- Born: 26 April 1937 Vinograd, Kingdom of Bulgaria
- Died: 16 August 1963 (aged 26) Gorna Oryahovitsa, People's Republic of Bulgaria
- Citizenship: Bulgaria
- Occupation: Medical doctor
- Known for: Rescuing 47 passengers from a burning bus

= Stefan Cherkezov =

Stefan Cherkezov (Стефан Черкезов) (26 April 1937 – 16 August 1963) was a Bulgarian medical doctor of Circassian origin. He belonged to the Circassian clan known as Tashu (Tӏэшъу). Cherkezov is known for his actions during a transport accident where he extracted passengers from a burning vehicle, saving the lives of 47 people but losing his own life.

== Biography ==
Cherkezov was born on 26 April 1937 in the village of Vinograd, Strazhitsa Municipality; his ancestors were exiled from Circassia after the Russo-Circassian War. He began working as a district doctor in the village of Strelets on 1 January 1963. He was married to Lidiya and had one daughter who also became a medical doctor.

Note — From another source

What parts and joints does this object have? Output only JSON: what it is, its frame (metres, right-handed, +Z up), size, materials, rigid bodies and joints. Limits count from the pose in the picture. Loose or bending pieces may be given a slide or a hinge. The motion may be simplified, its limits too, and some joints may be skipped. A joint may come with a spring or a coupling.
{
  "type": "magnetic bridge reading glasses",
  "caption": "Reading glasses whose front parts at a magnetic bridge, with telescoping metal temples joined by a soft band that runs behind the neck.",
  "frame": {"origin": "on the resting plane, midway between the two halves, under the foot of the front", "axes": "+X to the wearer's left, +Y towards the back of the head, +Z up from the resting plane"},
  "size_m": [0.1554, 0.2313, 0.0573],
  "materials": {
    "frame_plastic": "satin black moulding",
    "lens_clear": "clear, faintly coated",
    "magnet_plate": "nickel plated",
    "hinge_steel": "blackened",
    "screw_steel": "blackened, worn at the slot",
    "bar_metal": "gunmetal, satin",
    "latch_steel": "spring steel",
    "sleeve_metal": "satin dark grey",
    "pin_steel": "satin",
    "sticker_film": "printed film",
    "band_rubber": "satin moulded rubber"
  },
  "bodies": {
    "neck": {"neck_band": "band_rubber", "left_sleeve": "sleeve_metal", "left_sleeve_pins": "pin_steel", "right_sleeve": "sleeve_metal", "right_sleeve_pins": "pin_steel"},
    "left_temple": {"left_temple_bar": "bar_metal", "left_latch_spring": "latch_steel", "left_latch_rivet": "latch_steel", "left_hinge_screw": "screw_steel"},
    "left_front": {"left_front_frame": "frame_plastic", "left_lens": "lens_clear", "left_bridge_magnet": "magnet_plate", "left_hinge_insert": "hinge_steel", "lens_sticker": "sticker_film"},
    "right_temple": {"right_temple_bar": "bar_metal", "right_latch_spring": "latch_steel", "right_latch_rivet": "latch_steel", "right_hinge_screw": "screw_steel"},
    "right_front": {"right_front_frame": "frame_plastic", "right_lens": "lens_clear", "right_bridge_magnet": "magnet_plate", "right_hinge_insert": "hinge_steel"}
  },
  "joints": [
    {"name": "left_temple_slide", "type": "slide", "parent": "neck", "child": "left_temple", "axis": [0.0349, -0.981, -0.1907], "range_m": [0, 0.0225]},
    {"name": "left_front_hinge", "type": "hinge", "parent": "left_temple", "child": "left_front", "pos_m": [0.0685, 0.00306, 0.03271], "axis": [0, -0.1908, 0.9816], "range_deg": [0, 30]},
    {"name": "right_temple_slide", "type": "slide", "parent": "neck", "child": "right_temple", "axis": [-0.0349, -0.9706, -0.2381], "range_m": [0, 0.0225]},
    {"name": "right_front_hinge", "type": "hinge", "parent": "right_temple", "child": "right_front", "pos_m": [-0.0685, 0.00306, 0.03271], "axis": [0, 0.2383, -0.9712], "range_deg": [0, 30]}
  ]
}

On 15 August 1963, a collision occurred between a bus and a truck on the road between Veliko Tarnovo and Gorna Oryahovitsa. Cherkezov was a passenger on the bus, which caught fire following the impact. After exiting the vehicle, he returned to the burning bus to extract 47 other passengers. He sustained severe burns during the rescue and died the following day. His wife later quoted him stating that the resources his father invested in his medical education were not in vain.

== Legacy ==
In 2005, the Bulgarian government officially declared 15 August as the "Day of Salvation" (Ден на спасението). The day honors medical professionals and other citizens who have died in the line of duty.

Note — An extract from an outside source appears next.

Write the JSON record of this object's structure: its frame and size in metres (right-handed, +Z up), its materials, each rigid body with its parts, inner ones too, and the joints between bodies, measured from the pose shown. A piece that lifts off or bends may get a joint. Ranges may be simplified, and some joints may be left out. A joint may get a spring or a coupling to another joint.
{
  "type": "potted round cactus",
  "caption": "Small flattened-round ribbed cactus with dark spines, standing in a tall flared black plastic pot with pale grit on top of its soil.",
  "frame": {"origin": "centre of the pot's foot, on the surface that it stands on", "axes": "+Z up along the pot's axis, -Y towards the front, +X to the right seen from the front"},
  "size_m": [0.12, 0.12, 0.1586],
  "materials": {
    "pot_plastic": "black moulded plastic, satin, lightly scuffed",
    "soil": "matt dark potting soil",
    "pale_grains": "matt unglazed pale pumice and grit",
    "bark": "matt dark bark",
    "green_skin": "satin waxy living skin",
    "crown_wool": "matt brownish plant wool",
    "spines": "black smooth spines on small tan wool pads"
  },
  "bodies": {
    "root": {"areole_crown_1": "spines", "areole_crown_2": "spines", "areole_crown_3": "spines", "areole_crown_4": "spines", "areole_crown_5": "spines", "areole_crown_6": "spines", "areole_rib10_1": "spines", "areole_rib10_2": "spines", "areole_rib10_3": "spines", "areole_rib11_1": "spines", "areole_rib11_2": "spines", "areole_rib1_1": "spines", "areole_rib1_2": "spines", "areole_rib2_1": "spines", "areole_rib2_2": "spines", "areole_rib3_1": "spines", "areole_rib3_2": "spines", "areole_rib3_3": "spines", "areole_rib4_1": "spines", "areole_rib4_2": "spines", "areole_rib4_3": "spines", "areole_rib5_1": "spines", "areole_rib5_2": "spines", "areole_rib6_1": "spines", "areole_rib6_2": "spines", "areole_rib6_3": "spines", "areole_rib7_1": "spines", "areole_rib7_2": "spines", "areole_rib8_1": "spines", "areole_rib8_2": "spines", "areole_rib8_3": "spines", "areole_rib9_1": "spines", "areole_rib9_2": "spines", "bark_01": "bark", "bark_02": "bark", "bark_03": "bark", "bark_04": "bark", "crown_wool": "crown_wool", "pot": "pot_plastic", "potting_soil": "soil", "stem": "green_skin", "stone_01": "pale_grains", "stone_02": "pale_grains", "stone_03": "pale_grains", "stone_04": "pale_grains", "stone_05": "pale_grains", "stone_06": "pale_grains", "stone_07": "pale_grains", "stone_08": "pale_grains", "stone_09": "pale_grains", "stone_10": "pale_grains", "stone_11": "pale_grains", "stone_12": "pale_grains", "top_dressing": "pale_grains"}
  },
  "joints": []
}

Several locations and institutions are named in his honor. These include the Multi-profile Hospital for Active Treatment in Veliko Tarnovo, the street in Vinograd where his birth house is located, and the village health service center, which also features a memorial plaque on its facade. A street in the Lyulin district of Sofia is also named after Stefan Cherkezov.